Here D'Appolonia's contribution to OMC 2017:
  • Wednesday 29th March (4.25 - 6.05 PM | Room B - Health, safety & environment in offshore)
    Net environmental benefit analysis: a tool to inform oil spill contingency planning
    (Marina Accornero - Chiara Giacchino - Eugenio Napoli, D’Appolonia; Melania Buffagni - Carlo Alberto Cova - Giuliana Iazeolla, Eni Upstream & Technical Services; Maurizio Mariani, Eni; Luca Cassina, TEA Sistemi )
    Oil spills have the potential to affect natural and human resources and their effects largely depend upon the characteristics of the spilled oil and the sensitivity of the resources at risk. Response actions aim to reduce the possible impacts of a spill, limiting its spreading and recovering the oil before it can cause harm.

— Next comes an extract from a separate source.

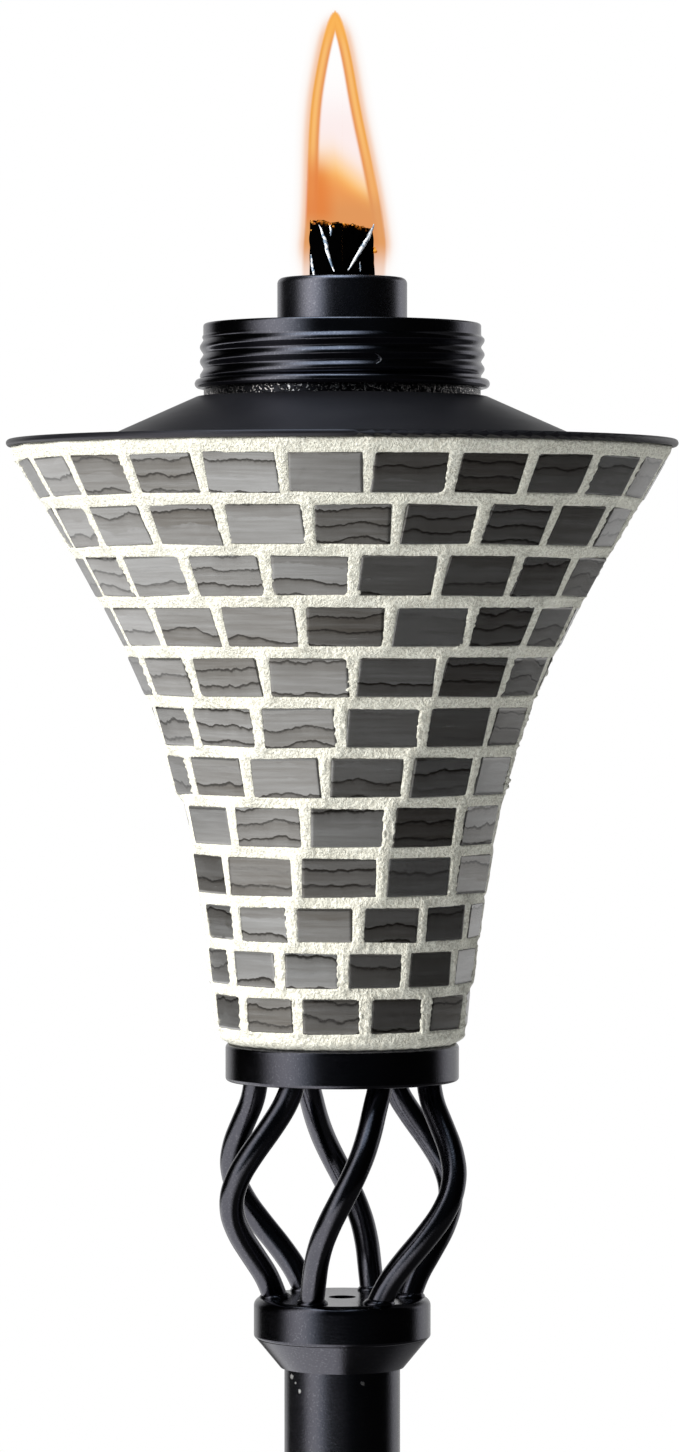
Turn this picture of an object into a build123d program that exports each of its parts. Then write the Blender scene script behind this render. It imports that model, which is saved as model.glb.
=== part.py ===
from build123d import *
import math
import os

# A garden torch for liquid fuel: a mosaic fuel vessel in a twisted cage on a three-piece pole with a spike.
# Millimetres. The origin is on the torch's axis at the soil line, where the lower pole meets the ground
# spike. +Z is up, and the torch is seen from -Y.

# --- Pole and ground spike ---
POLE_RADIUS = 12.7
POLE_WALL = 0.8
SECTION_LENGTH = 457.2
SPIGOT_LENGTH = 50.0
SPIGOT_CLEARANCE = 0.08
SPIKE_RADIUS = 9.5
SPIKE_SHANK = 60.0
SPIKE_POINT = 80.0
SPIKE_TIP_RADIUS = 1.2
SPIKE_PLUG = 40.0

# --- Hub under the cage ---
CONE_HEIGHT = 6.4
CONE_EDGE = 0.9
CONE_STEP = 0.5
BASE_RADIUS = 19.4
BASE_HEIGHT = 8.9
BASE_ROUNDING = 1.8
PRESSED_WALL = 1.6
BASE_HOLE_RADIUS = 3.0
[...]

    Taking into account that each response technique has its intrinsic field of application and effectiveness and taking into consideration spill-specific and site-specific features, the Net Environmental Benefit Analysis (NEBA) compares and balances the different response options, evaluating and weighing their positive effects and drawbacks: the ability to remove the oil, the feasibility in a specific context, the potential to cause harm to sensitive resources. When incorporated in the response planning phase, NEBA is a highly informative tool that makes it possible to prepare in advance different response strategies for representative spill scenarios, saving valuable time in the contingency phase.
    This work describes the application of NEBA to a complex environment in which several offshore platforms, sealines, onshore plants and shipping activities constitute a challenge for oil spill response planners. The NEBA case study presented is one of the first ‘real-life’ applications of the IPIECA-IOGP Good Practice Guideline in the Oil & Gas Industry and can be seen as a pilot study that may lead the way to a systematic incorporation of NEBA into the Oil Spill Contingency Planning.

  • Friday 31st March (09.00 - 10.40 AM | Room D - Developing new technologies)
    PIRM-DMS: A decision making tool for pipeline integrity and risk management
    (Enrico Di Martino - Angelo Lo Nigro, D'Appolonia; A. Kolios, Cranfield University)
    Asset Integrity Management (AIM) for Pipelines is a very critical task in the Oil & Gas energy industry. Pipeline failures may lead to severe environmental damage as well as huge losses (in terms of life, property, production, commodity and reputation). Therefore, operators have to effectively evaluate and mitigate associated risks to a level that is compliant with their own policy, standards and regulations.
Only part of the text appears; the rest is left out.